И, наконец, самая позорная страница в истории колоний – похищенные в Англии и переправленные за море дети. Это была не импровизация, а поставленный на широкую ногу, хорошо отлаженный, практически легальный бизнес: один из «профессионалов» хвастал, что за 12 лет он похитил для колоний шесть тысяч детей. Глупо думать, что он был один такой… Легко догадаться, что эти несчастные детишки были опять-таки совершенно бесправны.
Теперь понятно, какой горючий материал накопился в колониях, и почему грянула американская революция? Десятки тысяч людей, попавших в этот жуткий механизм в том или ином качестве, считали Англию уже не отечеством, а злой мачехой – и, когда была оглашена Декларация независимости, они и составили революционную армию генерала Вашингтона.

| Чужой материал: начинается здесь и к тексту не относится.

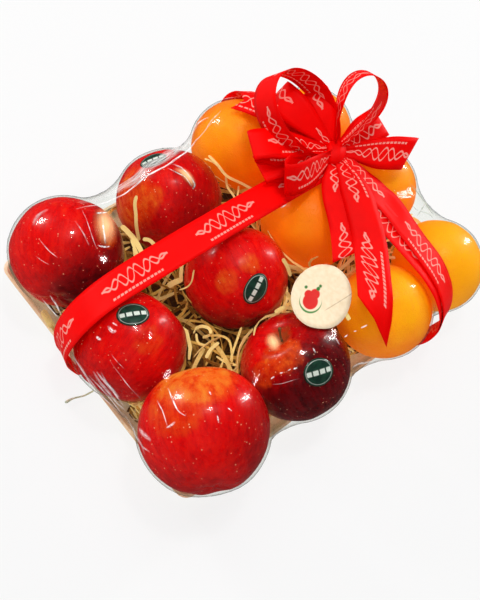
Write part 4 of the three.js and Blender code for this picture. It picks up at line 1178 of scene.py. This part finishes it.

Да и революция, легко догадаться, произошла не с бухты-барахты. На протяжении столетия до ее прихода колонии трясло. «Кабальные», зачастую объединившись с беглыми неграми, поднимали бунты, требуя улучшения своего положения, а то и полного освобождения. Некий Исаак Френд из той же Виргинии еще в 1661 г. лелеял планы устроить заварушку на всю страну. Суд установил, что он добивался, «чтобы они сколотили отряд человек в сорок и добыли пушки, а он будет первым и поведет их за собой, выкрикивая по дороге: “К нам, кто за вольность и свободу от рабства!”, и утверждал, что к ним явится достаточно людей, и они пройдут всю страну и перебьют всех, кто окажет какое-либо противодействие, и что они либо добьются свободы, либо умрут за нее».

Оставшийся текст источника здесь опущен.